Oireachtas Joint and Select Committees

Wednesday, 13 April 2022

Joint Oireachtas Committee on Agriculture, Food and the Marine

Challenges Facing the Pig Industry: Discussion.

Mr. Tim Cullinan:

As the Deputy is aware, each farmer will have a different set of circumstances and a point where they are within their businesses. The most vulnerable ones will be those who fall off the wagon first. It may be that they have already extended credit for the feed they are buying from merchants. They will be the ones that will be under the most severe pressure at first. This is real; we are seeing it. I have spoken to people at midnight who have had to make the decision to give up. We all know about it here because we are all involved with agriculture in one way or another. Many of the people in this sector have been involved for many years. To have to make that decision, and for the person running the farm to have to come back home to a family and tell them that they have to give it up when they have been doing it for years, is heartbreaking. Most of the people involved in this sector built their businesses from the ground up - from very small units - over the years.

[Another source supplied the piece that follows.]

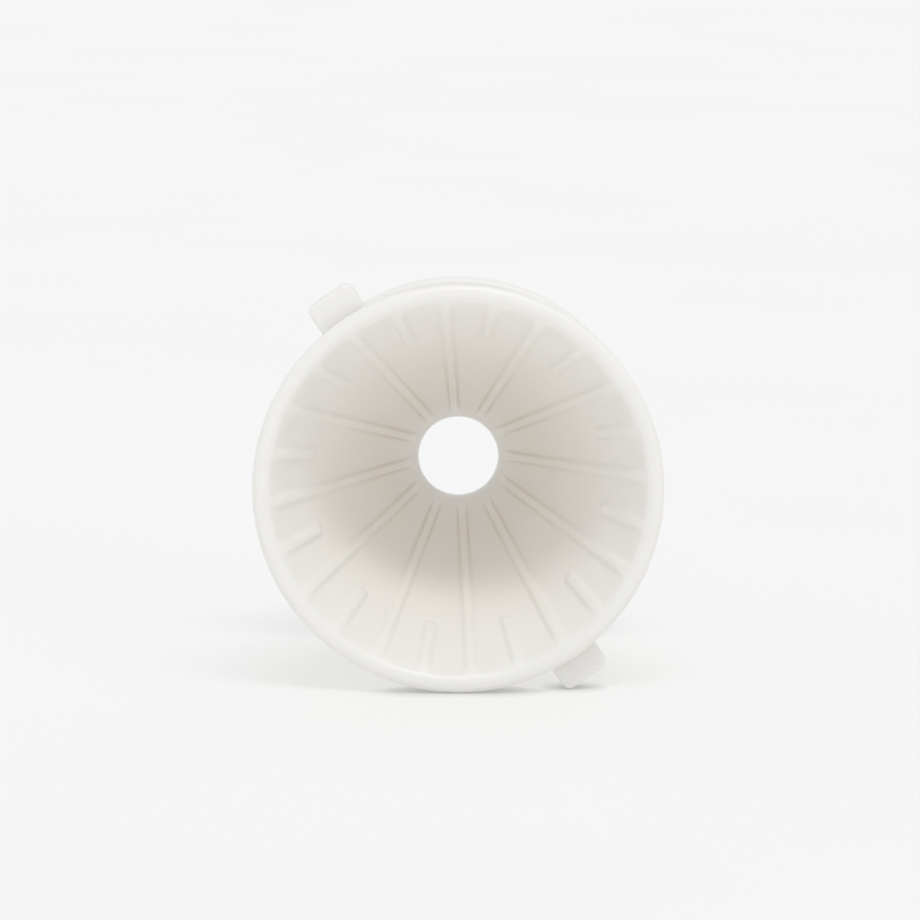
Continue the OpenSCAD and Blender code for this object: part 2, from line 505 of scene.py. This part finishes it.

It is heartbreaking for us to be here representing those core groups. The worry is that it started at around 7%, and we are now up at around 10%. The figures I referenced are Teagasc figures; they are not mine. If there is not proper intervention, the worry is that we are going to end up losing 30% of the sector. What happens then is that the entire sector becomes very vulnerable and unviable. What we will see then is that we will end up just supplying the domestic market. The whole system will become inefficient and we may lose a processing plant as well. That is the real concern. These are the key reasons why farmers and industry came together and are willing to put their own money on the table to protect the sector into the future.